I was writing to see if anyone has experience combining single cell RNA-seq data from different conditions and biological/technical replicates in an experiment. I have a dataset with two different conditions (WT/Treatment) and each condition has two different replicates (done in different isogenic mice). I would like to correct for batch for each of the conditions independently and then combine the dataset from the two conditions and do a joint analysis to see the difference in clusters/cell types between the two conditions. Generally I have been using Seurat in which I tried the following strategy:
For ex, COND1 had Exp1.1 and Exp1.2 and COND2 had Exp2.1 and Exp2.2.
The process I followed is:
- merge COND1/Exp1.1 and COND2/Exp1.2
- after the usual pre-processing of the merged object for COND1, correct for batch in ScaleData using the expt id.
- Do the same for COND2
- then merge the two objects - COND1 and COND2 for a combined analysis.

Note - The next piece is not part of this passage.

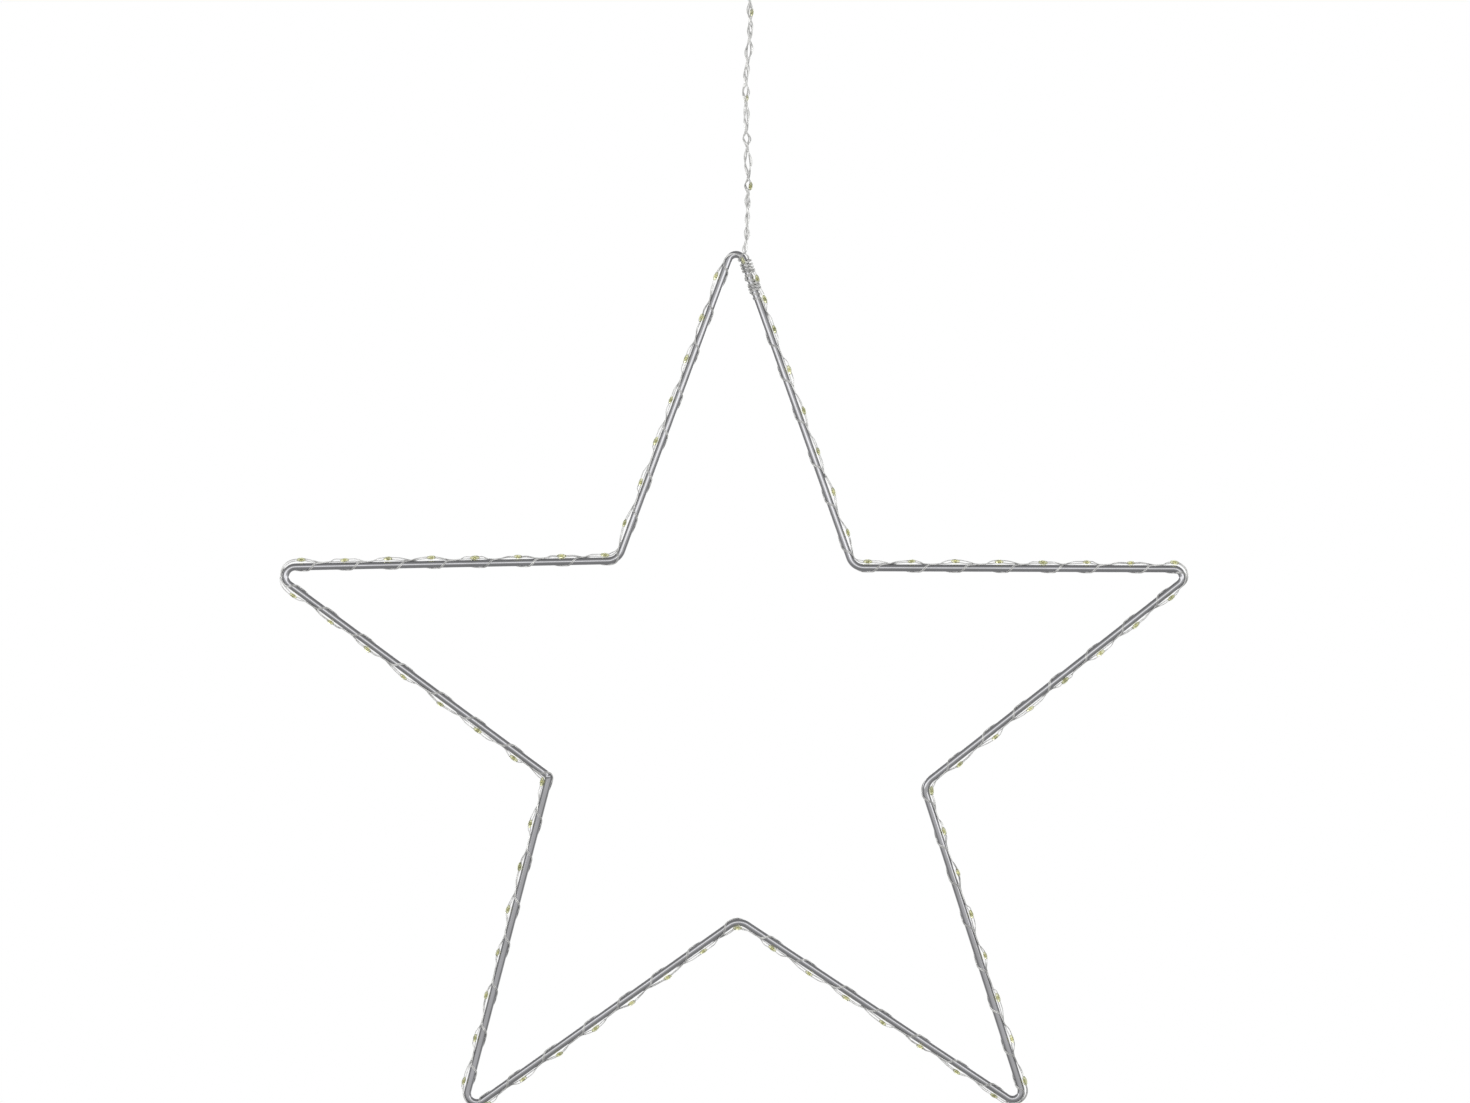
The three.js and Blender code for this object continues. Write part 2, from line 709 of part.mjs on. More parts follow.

The problem is that on merging COND1 and COND2 in the last step I have normalize and ScaleData again which would lose the batch corrected expression values. If I merge all the conditions and experiments in the beginning then I don't think I could correct for batch across all datasets since that would neutralize the difference between the conditions.
Any thoughts/suggestions would be greatly appreciated. If someone can point me to any code that does this, even better!